■ **Set task**
Print the listing that follows, character for character.

■ **Material provided**
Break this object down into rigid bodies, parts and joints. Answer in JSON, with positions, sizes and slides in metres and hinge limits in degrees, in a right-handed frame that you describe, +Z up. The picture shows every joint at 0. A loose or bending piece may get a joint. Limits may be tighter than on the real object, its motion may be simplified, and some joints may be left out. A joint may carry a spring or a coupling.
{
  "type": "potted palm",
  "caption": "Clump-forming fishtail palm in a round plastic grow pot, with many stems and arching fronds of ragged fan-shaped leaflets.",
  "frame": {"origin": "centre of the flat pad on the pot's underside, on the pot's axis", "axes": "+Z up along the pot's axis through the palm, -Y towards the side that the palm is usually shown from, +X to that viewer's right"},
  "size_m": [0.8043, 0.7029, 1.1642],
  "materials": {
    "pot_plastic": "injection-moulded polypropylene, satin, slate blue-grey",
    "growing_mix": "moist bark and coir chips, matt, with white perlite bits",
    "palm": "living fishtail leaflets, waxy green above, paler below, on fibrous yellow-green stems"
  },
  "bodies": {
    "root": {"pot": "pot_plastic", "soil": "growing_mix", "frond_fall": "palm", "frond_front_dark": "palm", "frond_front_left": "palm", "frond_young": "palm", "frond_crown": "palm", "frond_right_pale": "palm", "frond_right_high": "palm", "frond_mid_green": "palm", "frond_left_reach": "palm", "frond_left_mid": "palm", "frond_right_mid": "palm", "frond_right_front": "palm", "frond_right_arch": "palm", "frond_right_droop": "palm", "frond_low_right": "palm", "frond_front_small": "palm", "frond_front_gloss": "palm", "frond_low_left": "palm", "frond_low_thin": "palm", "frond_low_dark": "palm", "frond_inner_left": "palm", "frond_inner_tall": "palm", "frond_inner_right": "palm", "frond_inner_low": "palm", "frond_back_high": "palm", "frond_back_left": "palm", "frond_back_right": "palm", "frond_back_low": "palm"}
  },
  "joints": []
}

■ **Solution**
Break this object down into rigid bodies, parts and joints. Answer in JSON, with positions, sizes and slides in metres and hinge limits in degrees, in a right-handed frame that you describe, +Z up. The picture shows every joint at 0. A loose or bending piece may get a joint. Limits may be tighter than on the real object, its motion may be simplified, and some joints may be left out. A joint may carry a spring or a coupling.
{
  "type": "potted palm",
  "caption": "Clump-forming fishtail palm in a round plastic grow pot, with many stems and arching fronds of ragged fan-shaped leaflets.",
  "frame": {"origin": "centre of the flat pad on the pot's underside, on the pot's axis", "axes": "+Z up along the pot's axis through the palm, -Y towards the side that the palm is usually shown from, +X to that viewer's right"},
  "size_m": [0.8043, 0.7029, 1.1642],
  "materials": {
    "pot_plastic": "injection-moulded polypropylene, satin, slate blue-grey",
    "growing_mix": "moist bark and coir chips, matt, with white perlite bits",
    "palm": "living fishtail leaflets, waxy green above, paler below, on fibrous yellow-green stems"
  },
  "bodies": {
    "root": {"pot": "pot_plastic", "soil": "growing_mix", "frond_fall": "palm", "frond_front_dark": "palm", "frond_front_left": "palm", "frond_young": "palm", "frond_crown": "palm", "frond_right_pale": "palm", "frond_right_high": "palm", "frond_mid_green": "palm", "frond_left_reach": "palm", "frond_left_mid": "palm", "frond_right_mid": "palm", "frond_right_front": "palm", "frond_right_arch": "palm", "frond_right_droop": "palm", "frond_low_right": "palm", "frond_front_small": "palm", "frond_front_gloss": "palm", "frond_low_left": "palm", "frond_low_thin": "palm", "frond_low_dark": "palm", "frond_inner_left": "palm", "frond_inner_tall": "palm", "frond_inner_right": "palm", "frond_inner_low": "palm", "frond_back_high": "palm", "frond_back_left": "palm", "frond_back_right": "palm", "frond_back_low": "palm"}
  },
  "joints": []
}